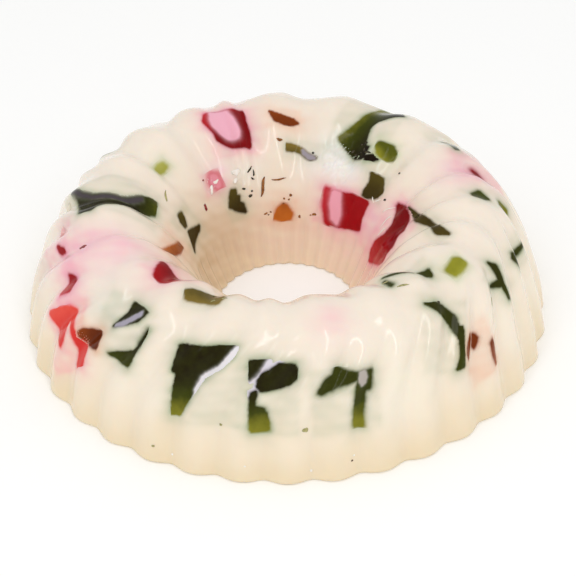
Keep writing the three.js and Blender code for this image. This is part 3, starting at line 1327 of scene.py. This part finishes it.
@dataclass
class MilkRing:
    """The fluted body of milk jelly, closed all round, flat underneath."""

    shape: RingShape
    finish: MilkFinish = field(default_factory=MilkFinish)
    columns: int = 576
    rows: int = 150
    underside_rows: int = 14
    foot_round: float = 1.2 * MM
    unevenness: float = 0.35 * MM
    unevenness_size: float = 38 * MM
    torn_size: float = 6 * MM

    def points(self) -> np.ndarray:
        """Places all points of the ring.

        Returns:
            The points, row by row, from the outer foot over the dome and back underneath.
        """
        along = np.linspace(0, 1, self.rows)[:, None]
        azimuth = np.linspace(0, 360, self.columns + 1)[None, :] + self.shape.flutes.start
        azimuth, along = np.broadcast_arrays(azimuth + self.shape.flutes.turn(along), along)
        moulded = self.shape.surface(azimuth, along)
        height = moulded[..., 2]
        near_foot = np.clip(1 - height / self.foot_round, 0, 1)
        inset = self.foot_round * (1 - np.sqrt(1 - near_foot**2))
        radius = np.hypot(moulded[..., 0], moulded[..., 1])
        share = 1 + np.where(along < 0.5, -1.0, 1.0) * inset / radius
        moulded[..., 0] *= share
        moulded[..., 1] *= share
        uneven = ripple(moulded.reshape(-1, 3), self.unevenness_size, seed=11).reshape(radius.shape)
        fade = smoothstep(0, 6 * MM, height) * self.unevenness
        moulded[..., 2] += uneven * fade - fade + self._torn(moulded.reshape(-1, 3)).reshape(radius.shape)
        inner, outer = moulded[-1:], moulded[:1]
        across = np.linspace(0, 1, self.underside_rows + 2)[1:, None, None]
        return np.concatenate([moulded, inner + (outer - inner) * across]).reshape(-1, 3)

    def _torn(self, points: np.ndarray) -> np.ndarray:
        """Finds how far the torn patches stand up or sink.

        Args:
            points: Places on the surface.

        Returns:
            The height to add at each.
        """
        total = np.zeros(len(points))
        broken = ripple(points, self.torn_size, seed=21, waves=9)
        for patch in TORN_PATCHES:
            centre = np.array(self.shape.frame_at(patch.azimuth, patch.along).translation)
            away = np.linalg.norm(points - centre, axis=1) / (patch.reach * MM)
            total += patch.depth * MM * np.exp(-(away**4)) * broken
        return total

    def build(self) -> bpy.types.Object:
        """Makes the mesh from a grid that is rolled up and joined along its edges.

        Returns:
            The finished piece.
        """
        deselect_all()
        bpy.ops.mesh.primitive_grid_add(
            x_subdivisions=self.columns, y_subdivisions=self.rows + self.underside_rows, size=0.1
        )
        ring = bpy.context.object
        ring.name = "milk_jelly"
        move_points(ring.data, self.points())
        bpy.ops.object.mode_set(mode="EDIT")
        bpy.ops.mesh.select_all(action="SELECT")
        bpy.ops.mesh.remove_doubles(threshold=0.01 * MM)
        bpy.ops.object.mode_set(mode="OBJECT")
        bpy.ops.object.shade_smooth()
        store_colours(ring.data, JellyMaterial.MILK, MilkColour(self.shape).at(points_of(ring.data)))
        ring.data.materials.clear()
        ring.data.materials.append(self.finish.make())
        return ring


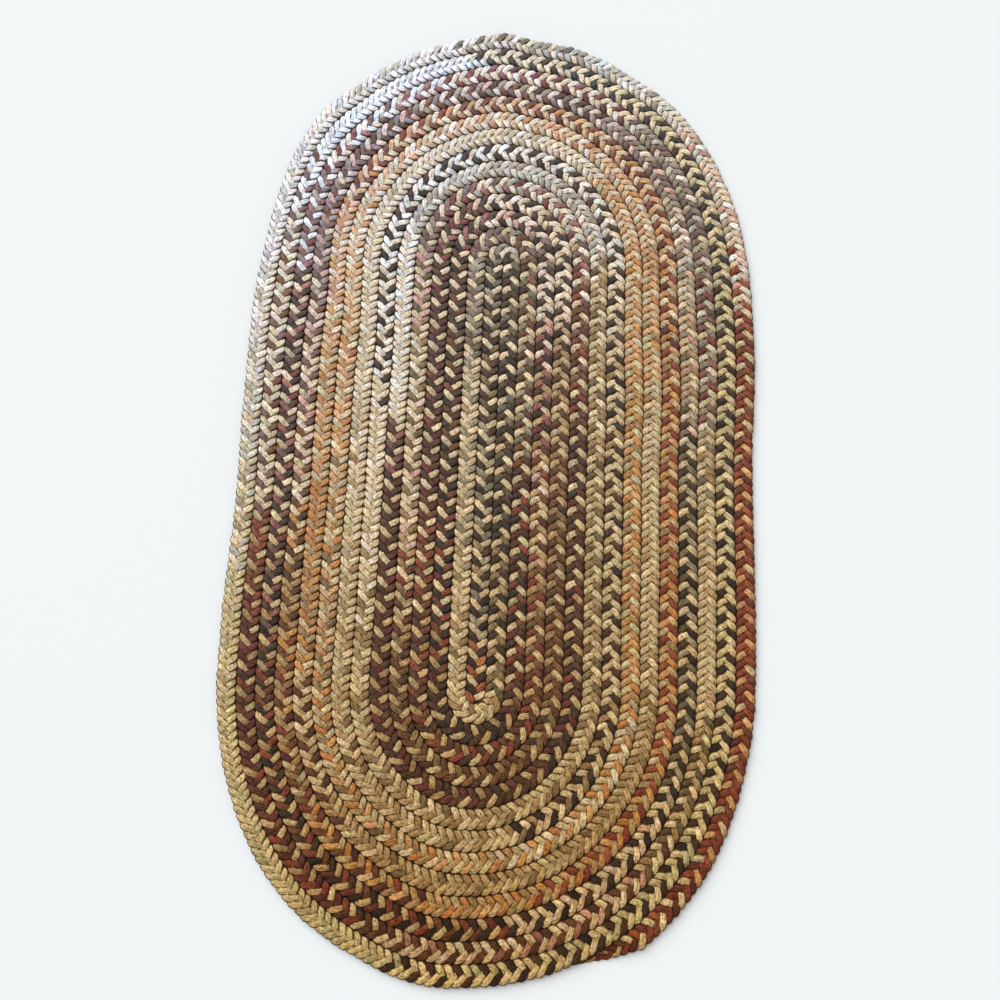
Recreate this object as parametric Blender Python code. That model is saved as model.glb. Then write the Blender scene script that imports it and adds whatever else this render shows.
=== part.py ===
"""Oval braided rug, lying flat.

One long three-strand braid is wound in a flat spiral, clockwise from above, and laced edge to edge.
The spiral starts at the near end of a straight centre run. Each half round of the braid ends in a turn:
the far turns lie round a point half a braid to the right of the centre run, the near turns round its end.
The outer end of the braid tapers off against the round before it, at the near right.
Units are metres, +Z up, +Y towards the far end of the rug.
"""

import math

import bmesh
import bpy

BRAID_WIDTH = 0.0246
THICKNESS = 0.0095
ROUNDS = 14
CENTRE_RUN = 24.4 * BRAID_WIDTH

# Each turn is half an ellipse. It is a little longer than it is wide, and the wider it is, the further
# back along the straight run it begins, by these shares of its half width.
FAR_TURN_STRETCH = 1.128
FAR_TURN_SETBACK = 0.074
NEAR_TURN_STRETCH = 1.104
NEAR_TURN_SETBACK = 0.069

# The braid's outer end: degrees of its last near turn at which it starts to narrow, and where it is gone.
TAPER_START_DEGREES = 53.0
TAPER_END_DEGREES = 66.5

# How far the outermost round stands out from the even oval, going round the rug anticlockwise.
UNEVEN_EDGE = [
    # (degrees round the rug, bulge in millimetres)
    (0, 0.0),
    (14, 6.0),
    (30, -2.0),
    (48, 0.0),
    (60, -5.0),
    (72, -2.5),
    (83, -5.0),
    (92, 5.0),
    (104, -1.0),
    (118, 1.0),
    (127, 2.0),
    (135, 8.0),
    (154, -6.0),
    (163, 1.0),
    (174, 0.5),
    (185, -3.0),
    (196, 0.0),
    (207, -2.0),
    (230, 3.5),
    (244, 1.0),
    (258, 4.0),
    (274, -1.0),
    (316, 2.5),
    (331, -2.0),
    (346, 1.0),
    (360, 0.0),
]

# The upper side of one braid: two rows of strands stand proud, with a dip between them and a deeper
# groove along each laced edge.
BRAID_PROFILE = [
    # (share of the braid's width from its middle, height in metres)
    (-0.5, 0.0064),
    (-0.25, THICKNESS),
    (0.0, 0.0086),
    (0.25, THICKNESS),
    (0.5, 0.0064),
]
RIM_HEIGHT = 0.0022
RIM_INSET = 0.0020

STRAIGHT_STEPS = 8
TURN_STEPS = 20
WELD_DISTANCE = 0.00005
WOOL_COLOUR = (0.36, 0.29, 0.22, 1.0)
WOOL_ROUGHNESS = 0.95


def clear_scene():
    for obj in list(bpy.data.objects):
        bpy.data.objects.remove(obj, do_unlink=True)


def edge_bulge(x, y):
    """The outermost round's bulge, in metres, on the ray from the rug's middle through (x, y)."""
    half_width = ROUNDS * BRAID_WIDTH
    half_length = half_width * FAR_TURN_STRETCH + 0.5 * CENTRE_RUN
    across = (x - 0.5 * BRAID_WIDTH) / half_width
    along = (y - 0.5 * CENTRE_RUN) / half_length
    angle = math.degrees(math.atan2(along, across)) % 360.0
    for (start, bulge), (end, next_bulge) in zip(UNEVEN_EDGE, UNEVEN_EDGE[1:]):
        if angle <= end:
            share = (angle - start) / (end - start)
            ease = share * share * (3.0 - 2.0 * share)
            return (bulge + (next_bulge - bulge) * ease) / 1000.0
    return 0.0


def spiral_point(rounds, offset):
    """The place that is `rounds` rounds along the braid and `offset` braid widths outwards of its middle.

    A quarter of each round is counted for the run up the left, for the far turn, for the run down the
    right and for the near turn.
    """
    whole = math.floor(rounds)
    quarter, share = divmod(4.0 * (rounds - whole), 1.0)
    left = (whole + offset) * BRAID_WIDTH
    far = left + 0.5 * BRAID_WIDTH
    right = left + BRAID_WIDTH
    far_end = CENTRE_RUN - FAR_TURN_SETBACK * far
    if quarter == 0:
        near_end = NEAR_TURN_SETBACK * abs(left)
        x, y = -left, near_end + (far_end - near_end) * share
        reach, outward = abs(left), (-1.0, 0.0)
    elif quarter == 1:
        angle = math.pi * (1.0 - share)
        outward = (math.cos(angle), math.sin(angle))
        x = 0.5 * BRAID_WIDTH + far * outward[0]
        y = far_end + FAR_TURN_STRETCH * far * outward[1]
        reach = far
    elif quarter == 2:
        near_end = NEAR_TURN_SETBACK * right
        x, y = right, far_end + (near_end - far_end) * share
        reach, outward = right, (1.0, 0.0)
    else:
        angle = -math.pi * share
        outward = (math.cos(angle), math.sin(angle))
        x = right * outward[0]
        y = NEAR_TURN_SETBACK * right + NEAR_TURN_STRETCH * right * outward[1]
        reach = right
    bulge = edge_bulge(x, y) * (reach / (ROUNDS * BRAID_WIDTH)) ** 2
    return x + bulge * outward[0], y + bulge * outward[1]


def stations():
    """The braid's sections from its start to its tapered end, counted in rounds."""
    last_near_turn = ROUNDS - 0.25
    end = last_near_turn + 0.25 * TAPER_END_DEGREES / 180.0
    found = []
    for whole in range(ROUNDS):
        for quarter in range(4):
            steps = TURN_STEPS if quarter % 2 else STRAIGHT_STEPS
            found += [whole + 0.25 * (quarter + step / steps) for step in range(steps)]
    return [rounds for rounds in found if rounds < end - 0.001] + [end]


def width_share(rounds):
    """How much of its full width the braid still has: all of it, up to the taper at its outer end."""
    degrees = (rounds - (ROUNDS - 0.25)) / 0.25 * 180.0
    left = (TAPER_END_DEGREES - degrees) / (TAPER_END_DEGREES - TAPER_START_DEGREES)
    return min(1.0, max(0.0, left))


def wound_braid():
    """The rug's upper side: one strip of the braid's profile, wound up and joined along its edges."""
    sections = stations()
    bm = bmesh.new()
    bmesh.ops.create_grid(
        bm, x_segments=len(BRAID_PROFILE) - 1, y_segments=len(sections) - 1, size=0.5
    )
    for vertex in bm.verts:
        column = round((vertex.co.x + 0.5) * (len(BRAID_PROFILE) - 1))
        rounds = sections[round((vertex.co.y + 0.5) * (len(sections) - 1))]
        offset, height = BRAID_PROFILE[column]
        groove = BRAID_PROFILE[0][1]
        width = width_share(rounds)
        from_inner_edge = (offset + 0.5) * width
        x, y = spiral_point(rounds, from_inner_edge - 0.5)
        vertex.co = (x, y, groove + (height - groove) * width)
    bmesh.ops.remove_doubles(bm, verts=bm.verts, dist=WELD_DISTANCE)
    return bm


def close_start(bm):
    """Fill the small half round between the braid's start and the first near turn round it."""
    near_start = [
        edge
        for edge in bm.edges
        if edge.is_boundary and max(v.co.xy.length for v in edge.verts) < BRAID_WIDTH
    ]
    bmesh.ops.contextual_create(bm, geom=near_start)


def add_side_and_underside(bm):
    """Turn the rim down, roll it under a little, and close the flat underside."""
    rim = [edge for edge in bm.edges if edge.is_boundary]
    for height, inset in ((RIM_HEIGHT, 0.0), (0.0, RIM_INSET)):
        grown = bmesh.ops.extrude_edge_only(bm, edges=rim)["geom"]
        lower = [item for item in grown if isinstance(item, bmesh.types.BMVert)]
        width, length = extent(lower)
        shrink = (1.0 - 2.0 * inset / width, 1.0 - 2.0 * inset / length, 1.0)
        bmesh.ops.scale(bm, verts=lower, vec=shrink)
        for vertex in lower:
            vertex.co.z = height
        rim = [item for item in grown if isinstance(item, bmesh.types.BMEdge) and item.is_boundary]
    bmesh.ops.contextual_create(bm, geom=rim)


def extent(verts):
    xs = [v.co.x for v in verts]
    ys = [v.co.y for v in verts]
    return max(xs) - min(xs), max(ys) - min(ys)


def centre_on_origin(bm):
    xs = [v.co.x for v in bm.verts]
    ys = [v.co.y for v in bm.verts]
    middle = (-0.5 * (min(xs) + max(xs)), -0.5 * (min(ys) + max(ys)), 0.0)
    bmesh.ops.translate(bm, verts=bm.verts, vec=middle)


def wool_material():
    material = bpy.data.materials.new("braided_wool")
    material.use_nodes = True
    shader = material.node_tree.nodes["Principled BSDF"]
    shader.inputs["Base Color"].default_value = WOOL_COLOUR
    shader.inputs["Roughness"].default_value = WOOL_ROUGHNESS
    shader.inputs["Metallic"].default_value = 0.0
    return material


def build_rug():
    bm = wound_braid()
    close_start(bm)
    centre_on_origin(bm)
    add_side_and_underside(bm)
    bmesh.ops.triangulate(bm, faces=[face for face in bm.faces if len(face.verts) > 4])
    bmesh.ops.recalc_face_normals(bm, faces=bm.faces)
    mesh = bpy.data.meshes.new("braided_rug")
    bm.to_mesh(mesh)
    bm.free()
    mesh.shade_smooth()
    mesh.set_sharp_from_angle(angle=math.radians(50))
    mesh.materials.append(wool_material())
    rug = bpy.data.objects.new("braided_rug", mesh)
    bpy.context.collection.objects.link(rug)
    return rug


clear_scene()
build_rug()
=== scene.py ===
import math

import bmesh
import bpy
import numpy as np
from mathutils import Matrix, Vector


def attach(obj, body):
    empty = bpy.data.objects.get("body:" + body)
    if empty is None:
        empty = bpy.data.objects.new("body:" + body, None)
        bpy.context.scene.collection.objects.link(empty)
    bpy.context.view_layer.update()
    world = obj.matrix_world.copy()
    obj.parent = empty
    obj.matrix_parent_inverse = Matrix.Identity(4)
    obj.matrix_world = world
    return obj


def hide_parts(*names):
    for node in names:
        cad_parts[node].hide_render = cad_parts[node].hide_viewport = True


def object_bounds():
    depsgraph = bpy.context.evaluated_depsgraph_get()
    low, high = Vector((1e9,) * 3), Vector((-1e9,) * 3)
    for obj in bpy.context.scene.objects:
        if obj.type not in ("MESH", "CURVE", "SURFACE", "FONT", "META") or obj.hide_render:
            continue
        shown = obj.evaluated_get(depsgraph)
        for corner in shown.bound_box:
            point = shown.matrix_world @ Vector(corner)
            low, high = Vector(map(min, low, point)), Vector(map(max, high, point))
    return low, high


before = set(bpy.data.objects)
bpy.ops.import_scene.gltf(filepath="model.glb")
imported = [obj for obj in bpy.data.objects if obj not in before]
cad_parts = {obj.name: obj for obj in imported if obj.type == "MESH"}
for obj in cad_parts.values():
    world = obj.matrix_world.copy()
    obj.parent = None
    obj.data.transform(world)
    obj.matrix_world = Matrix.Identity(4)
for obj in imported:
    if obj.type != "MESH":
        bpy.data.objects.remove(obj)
cad_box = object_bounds()
RUG_THICKNESS = cad_box[1].z - cad_box[0].z

# ---------------------------------------------------------------------------------------------
# The braid. Three strands of heathered wool, each a soft knitted tube pressed flat, are plaited
# into one band. It is wound clockwise round a straight first run, in an oval spiral, and its outer
# end is thinned and tucked against the round before.

BRAID_WIDTH = 0.0246
ROUNDS = 14
CENTRE_RUN = 24.4 * BRAID_WIDTH

# Each turn is half an ellipse, a little longer than wide. The wider the turn, the earlier it leaves
# the straight run, by these shares of its half width.
FAR_TURN_STRETCH = 1.128
FAR_TURN_SETBACK = 0.074
NEAR_TURN_STRETCH = 1.104
NEAR_TURN_SETBACK = 0.069

# A near turn takes the last quarter of each round. In the last one the outer end narrows, between
# these degrees of the turn.
TURN_SHARE = 0.25
LAST_TURN_START = ROUNDS - TURN_SHARE
TAPER_START_DEGREES = 53.0
TAPER_END_DEGREES = 66.5

# There its strands are no thinner, and lie no flatter, than these shares of the whole braid's.
THINNEST_END = 0.3
FLATTEST_END = 0.25

# A hand-laid edge is never quite even: how far the outermost round stands out from the oval,
# going round the rug anticlockwise. Inner rounds follow it less and less.
UNEVEN_EDGE = [
    # (degrees round the rug, bulge in millimetres)
    (0, 0.0),
    (14, 6.0),
    (30, -2.0),
    (48, 0.0),
    (60, -5.0),
    (72, -2.5),
    (83, -5.0),
    (92, 5.0),
    (104, -1.0),
    (118, 1.0),
    (127, 2.0),
    (135, 8.0),
    (154, -6.0),
    (163, 1.0),
    (174, 0.5),
    (185, -3.0),
    (196, 0.0),
    (207, -2.0),
    (230, 3.5),
    (244, 1.0),
    (258, 4.0),
    (274, -1.0),
    (316, 2.5),
    (331, -2.0),
    (346, 1.0),
    (360, 0.0),
]


def edge_bulge(x, y):
    """The outermost round's bulge, in metres, on the ray from the rug's middle through (x, y)."""
    half_width = ROUNDS * BRAID_WIDTH
    half_length = half_width * FAR_TURN_STRETCH + 0.5 * CENTRE_RUN
    across = (x - 0.5 * BRAID_WIDTH) / half_width
    along = (y - 0.5 * CENTRE_RUN) / half_length
    angle = math.degrees(math.atan2(along, across)) % 360.0
    for (start, bulge), (end, next_bulge) in zip(UNEVEN_EDGE, UNEVEN_EDGE[1:]):
        if angle <= end:
            share = (angle - start) / (end - start)
            ease = share * share * (3.0 - 2.0 * share)
            return (bulge + (next_bulge - bulge) * ease) / 1000.0
    return 0.0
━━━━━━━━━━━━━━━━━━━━
* Task goal
Looking at the material above, please copy exactly every line from its first line through the line containing "of the ring.", with both ends included and nothing else.

* The solution
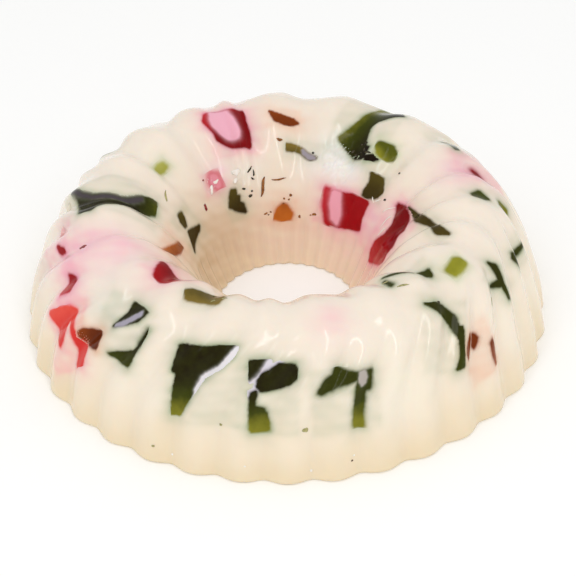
Keep writing the three.js and Blender code for this image. This is part 3, starting at line 1327 of scene.py. This part finishes it.
@dataclass
class MilkRing:
    """The fluted body of milk jelly, closed all round, flat underneath."""

    shape: RingShape
    finish: MilkFinish = field(default_factory=MilkFinish)
    columns: int = 576
    rows: int = 150
    underside_rows: int = 14
    foot_round: float = 1.2 * MM
    unevenness: float = 0.35 * MM
    unevenness_size: float = 38 * MM
    torn_size: float = 6 * MM

    def points(self) -> np.ndarray:
        """Places all points of the ring.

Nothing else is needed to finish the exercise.